| Task description |
Find and return each line containing "Blender".

Entries with model source code:
━━━━━━
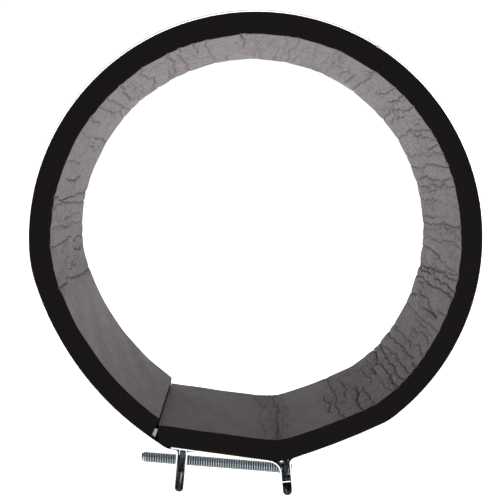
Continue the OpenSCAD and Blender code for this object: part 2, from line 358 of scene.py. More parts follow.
class Wire:
    """A socket of a node tree that can be added, multiplied and passed on."""

    def __init__(self, tree, socket=None):
        self.tree = tree
        self.socket = socket

    def node(self, kind, settings=None, sockets=None, out=0):
        """Adds a node: its settings first, then the values or links of its sockets."""
        new = self.tree.nodes.new(kind)
        for key, value in (settings or {}).items():
            if key == "stops":
                while len(new.color_ramp.elements) < len(value):
                    new.color_ramp.elements.new(0.5)
                for element, (place, tint) in zip(new.color_ramp.elements, value):
                    element.position = place
                    element.color = tint if len(tint) == 4 else (*tint, 1)
            else:
                setattr(new, key, value)
        for key, value in (sockets or {}).items():
            target = find_socket(new.inputs, key)
            if isinstance(value, Wire):
                self.tree.links.new(value.socket, target)
            elif hasattr(value, "__len__") and target.type == "RGBA" and len(value) == 3:
                target.default_value = (*value, 1)
            else:
                target.default_value = value
        return Wire(self.tree, find_socket(new.outputs, out) if new.outputs else None)

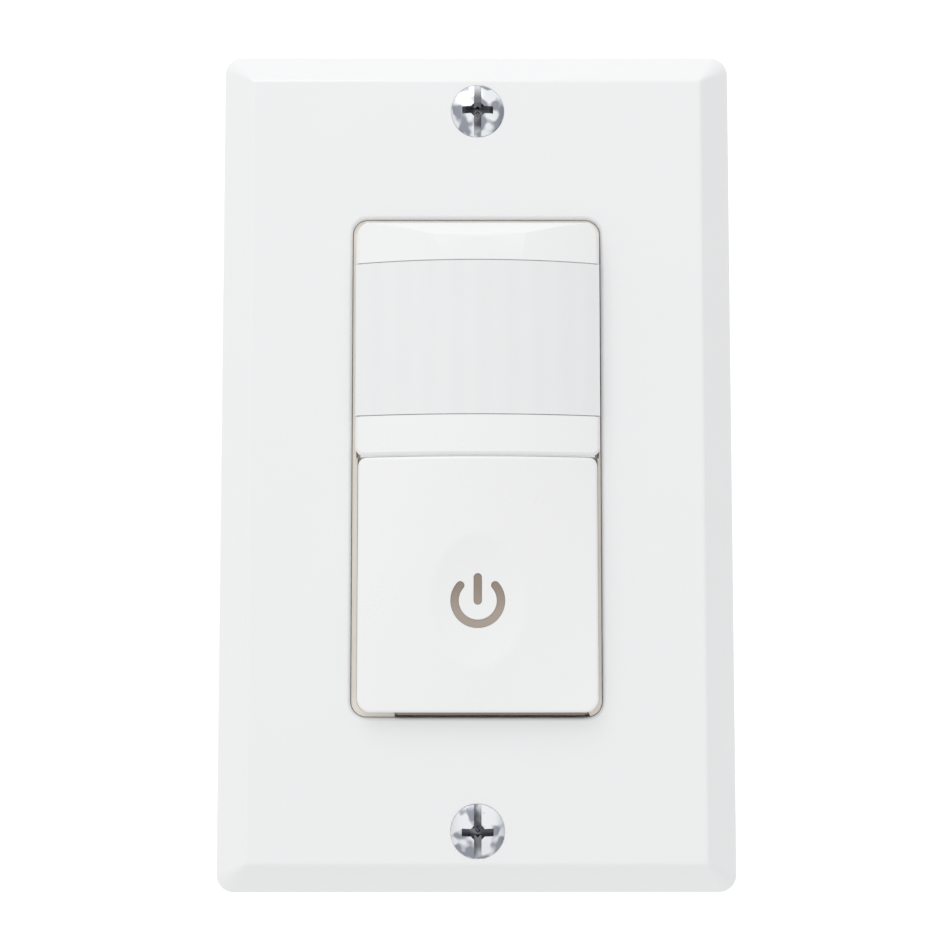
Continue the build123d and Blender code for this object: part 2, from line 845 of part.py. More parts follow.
# Infrared sensor: a flanged metal can
with BuildPart() as pir_sensor:
    with BuildSketch(inside(sensor_board_depth)):
        with Locations((0, lens_middle)):
            RegularPolygon(pir_base_diameter / 2, fine_round_sides)
    extrude(amount=pir_base_thickness)
    with BuildSketch(inside(sensor_board_depth)):
        with Locations((0, lens_middle)):
            RegularPolygon(pir_can_diameter / 2, fine_round_sides)
    extrude(amount=pir_can_height)
save(pir_sensor, "pir_sensor")

with BuildPart() as daylight_sensor:
    with BuildSketch(inside(sensor_board_depth)):
        with Locations((daylight_offset, lens_middle)):
            disc(daylight_diameter)
    extrude(amount=daylight_height)
save(daylight_sensor, "daylight_sensor")

with BuildPart() as indicator_led:
    with BuildSketch(inside(sensor_board_depth)):
        with Locations((0, dish_centre)):
            disc(led_collar_diameter)
    extrude(amount=led_collar_height)
    with BuildSketch(inside(sensor_board_depth)):
        with Locations((0, dish_centre)):
            disc(led_diameter)
    extrude(amount=led_height)
    chamfer(indicator_led.faces().sort_by(Axis.Y)[0].edges(), length=led_chamfer)
save(indicator_led, "indicator_led")

# Tact switch body and the plunger that slides in it
tact_front_depth = sensor_board_depth - tact_body_height
with BuildPart() as tact_switch:
    with BuildSketch(inside(sensor_board_depth)):
        with Locations((0, tact_rise)):
            Rectangle(tact_width, tact_width)
    extrude(amount=tact_body_height)
    with BuildSketch(inside(tact_front_depth)):
        with Locations((0, tact_rise)):
            Circle(tact_plunger_diameter / 2 + running_clearance)
    extrude(amount=-tact_plunger_hidden - tact_travel_room, mode=Mode.SUBTRACT)
save(tact_switch, "tact_switch")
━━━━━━
| Exercise answer |
Continue the OpenSCAD and Blender code for this object: part 2, from line 358 of scene.py. More parts follow.
Continue the build123d and Blender code for this object: part 2, from line 845 of part.py. More parts follow.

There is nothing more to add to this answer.